And here is how Husar believes the divide can be settled:

 

“Husar, as Moscow’s Catholic patriarch, claims his Church is a direct descendent of original Russian Christianity. The difference - he said - is that his Church has never been separated from Rome. In order to unite the two patriarchates, it would therefore be sufficient that the Church of Moscow “open herself to full communion with the successor of Peter.” “At that point we Eastern Catholic Churches will have brought our historic role to a conclusion and could enter into full confidence with our sister Orthodox Churches, just as it was before the divisions occurred.” How much time? “Two or three generations.”   The Patriarchate of Moscow is diametrically opposed. In a recent interview (also appearing in “30 Days”), the metropolite bishop Kirill of Smolensk and Kaliningrad is the director of external affairs for the Patriarchate. He accused the Church of Rome of “expansionist plans” at the expense of the Orthodox Church in its very own territory, as “during the Crusades, when Eastern patriarchates were established in parallel with Orthodox ones.” The one set up in Kiev is a “would-be parallel Patriarchate”. It would have as an “inevitable result the catastrophic worsening in relationships between our two Churches.”  Kirill is the most likely of possible successors to Alexis II, the Patriarch of Moscow and all the Russias, who is seriously ill.  And curiously, Husar is even considered among the possible successors of John Paul II. Indeed, for many years he has been considered the predilect candidate for the next papacy by the one of the most informed American Vatican watchers, John Allen Jr., of the “National Catholic Reporter”.  If it is unthinkable that the battle between Rome and Moscow be settled by an embrace between John Paul II and Alexis II, no less arduous will be the reconciliation to come after them….”

 

Here is one manifestation of the religious conflict (see http://www.artukraine.com/events/orthodox.htm )  :

 

PRO-RUSSIAN PICKETERS DISRUPT UKRAINIAN ORTHODOX CHURCH CONSECRATION IN ODESSA, UKRAINE Monks from various monasteries of the Russian Orthodox Church
UNIAN news agency, Kiev, Ukraine, in Ukrainian, 5 May 04
BBC Monitoring Service, UK, in English, Wednesday, May 05, 2004

ODESSA - About 500 pro-Russian activists of the One Homeland civic
organization and monks from various monasteries of the Russian Orthodox
Church today picketed St Vitaliy's Church in Odessa for five hours,
preventing believers of the Ukrainian Orthodox Church of the Kiev
Patriarchate from attending a service in the church, which was to be
consecrated by the bishop of Odessa and Balta of the Ukrainian Orthodox
Church of the Kiev Patriarchate, Payisiy.

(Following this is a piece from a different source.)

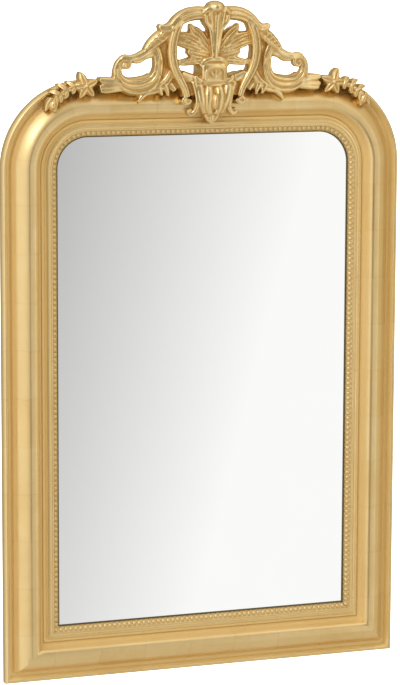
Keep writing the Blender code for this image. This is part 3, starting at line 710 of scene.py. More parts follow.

Picketers shouted curses against [Kiev Patriarchate head] Patriarch Filaret
and the leaders of [opposition parliamentary factions] Our Ukraine and the
Yuliya Tymoshenko Bloc, Viktor Yushchenko and Yuliya Tymoshenko.

"This event, of which the local authorities had been aware but failed to
prevent, resulted in a flagrant violation of the constitutional rights of
local believers of the Ukrainian Orthodox Church of the Kiev Patriarchate,"
the secretary of the Odessa eparchial department of the Ukrainian Orthodox
Church of the Kiev Patriarchate, Hegumen Havryyil, has told UNIAN in an
interview. "People had to walk into their own temple this morning literally
through a corridor of Ukrainian-haters, who shouted: "An anathema on
Filaret", held other insulting slogans and grabbed some of the older female
parishioners by the arm, leaving some of them in tears."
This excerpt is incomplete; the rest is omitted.